District 4 Magistrate Rick Mineer added, “No one here disagrees with Darrin. It is all down to the funds. We are robbing Peter to pay Paul as it is.”
He pointed out that the LGEA funds are being used for the $168,000 given to the ambulance district in the 2019-20 budget. LGEA funds are raised from mineral severance from the two mines in Pendleton County are an “unreliable source of revenue and could end tomorrow.”
Phillip Hart commented, “You have to set priorities and what is the price of someone’s life?”
Mineer answered, “There is no price on someone’s life.”
All agreed that this is a problem throughout the state. The state/federal system does not reimburse ambulance districts through Medicaid and Medicare at a rate that fully pays for the runs made and charged. Hart indicated that it barely covers the cost of gas and labor on the call.

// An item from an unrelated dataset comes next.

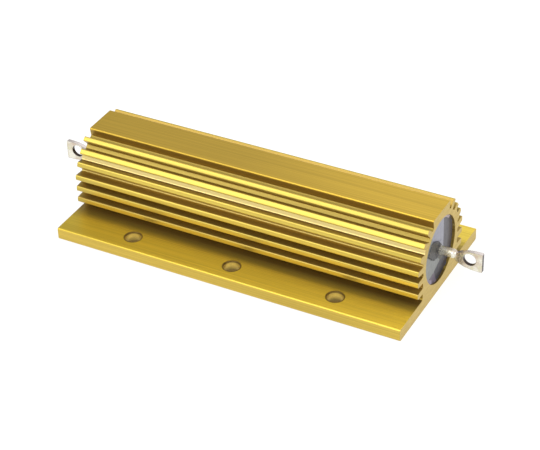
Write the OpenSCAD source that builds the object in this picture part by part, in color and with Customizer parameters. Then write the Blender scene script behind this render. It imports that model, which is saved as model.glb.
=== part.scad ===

He posed “there is a decision to be made on raising taxes to fund two ALS ambulances 24/7.”
Mineer lamented that the state has not step in and addressed the lack of funding for ambulance districts. The state limits the ambulance district to a 10 cents per $100 and the Pendleton County district is at that max.
The court was in agreement as they look at the 2019-20 budget that unless they trim some things, taxes are going to have to go up.
Judge Executive David Fields gave an example that the Dispatch Center was supplemented partially on revenue from a $2.50 charge on each land line. When it started, it produced revenue of $14,000 but it is now down to $4,000.
Beighle challenged that if you were able to have the taxpayers vote on whether they would pay higher taxes for ambulance services, they would vote for ALS ambulance service.
“You can drive over roads that might not be fully paved but you cannot do without ambulance services in a lifesaving moment,” he said.
The court held a first reading of the budget later in the evening which including the $168,000 in funding for the ambulance district. The budget will be sent to Department of Local Government for approval then published for the public to study. At that point, it would be brought back to the court for approval.
District 1 Magistrate Alan Whaley told Falmouth Outlook he wants input from the public. “I really just want the story to get out, so I can get more feedback from the public. Not just feedback from the employees of the ambulance district, the ambulance board or families. It is hard to know what the general public thinks.”
Presently, all residents in the county pay the same tax of 10 cents per $100. That includes Northern Pendleton and Kenton Ambulance as well as Pendleton County. Northern Pendleton and Kenton County has an additional fire taxing district rate of 10 cents per $100.
Falmouth Fire Department is funded through the city funds. Additionally, they charge the county for each run outside of city limits. The county in turn sends the bill to the property owner with a maximum charge of $500. Any amount over is handle by the county budget.
According to Judge Fields, the issue of the Kenton Ambulance taxing district collecting taxes but not providing ambulance services has been turned over the County Attorney Stacey Sanning.
“I am researching that issue right now,” said Sanning who indicated she could not presently comment on what she may advise the county.